Order pancakes, French toast, muffins, toast, or cereal, and fruit or fruit juices. These foods are all higher in carbohydrates and lower in fat than the traditional egg and bacon breakfasts. Request that toast, pancakes, or muffins be served without butter or margarine. Use syrup or jam to keep carbohydrate high and fat to a low. Choose low fat dairy products, milk, hot chocolate, etc. Fresh fruit may be expensive or difficult to find. Carry fresh and/or dried fruits with you. Cold cereal can be a good breakfast or snack; carry boxes in the car or on the bus. Keep milk in a cooler or purchase it at convenience stores.

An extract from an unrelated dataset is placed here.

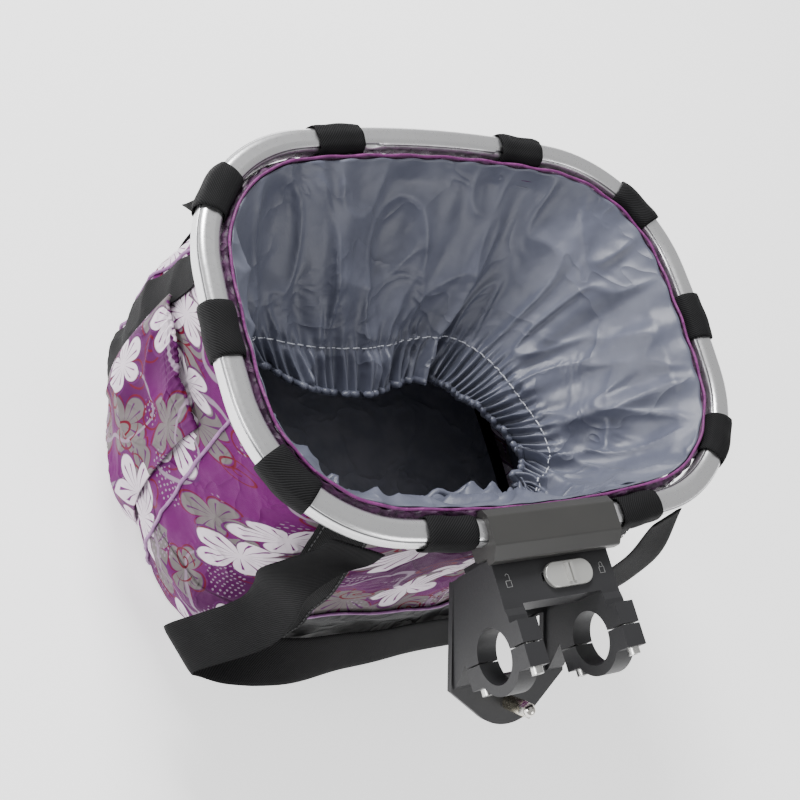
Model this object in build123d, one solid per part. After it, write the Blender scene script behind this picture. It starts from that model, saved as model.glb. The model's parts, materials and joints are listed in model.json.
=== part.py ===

Remember that most of the fat in sandwiches is found in the spread. Prepare or order your sandwiches without the “mayo,” “special sauce,” or butter. Use ketchup or mustard instead. Peanut butter and jelly is a favorite and easy to make, but remember that peanut butter is high in fat. Use whole grain bread and spread more jelly, while using a small amount of peanut butter. Avoid all fried foods at fast food places. Salad bars can be lifesavers, but watch the dressings, olives, fried croutons, nuts, and seeds; or you could end up with more fat than any super burger could hope to hold! Use low fat luncheon meats such as skinless poultry and lean meats. Low fat bologna can be found in the stores, but read labels carefully. Baked potatoes should be ordered with butter and sauces “on the side.” Add just enough to moisten the carbohydrate-rich potato. Soups and crackers can be good low fat meals; avoid cream soups. Fruit juices and low fat milk are more nutritious choices than soda pop.
Go to restaurants that offer high-carbohydrate foods such as pasta, baked potatoes, rice, breads, vegetables, salad bars, and fruits. Eat thick crust pizzas with low fat toppings such as green peppers, mushrooms, Canadian bacon, and onions. Avoid fatty meats, extra cheese, and olives. Eat breads without butter or margarine. Use jelly instead. Ask for salads with dressing “on the side” so you can add minimal amounts yourself.
Eat whole grain bread, muffins, fruit, fruit breads, low fat crackers, pretzels, unbuttered popcorn, oatmeal raisin cookies, fig bars, animal crackers, fruit juice, breakfast cereal, canned meal replacements, and dried and fresh fruits.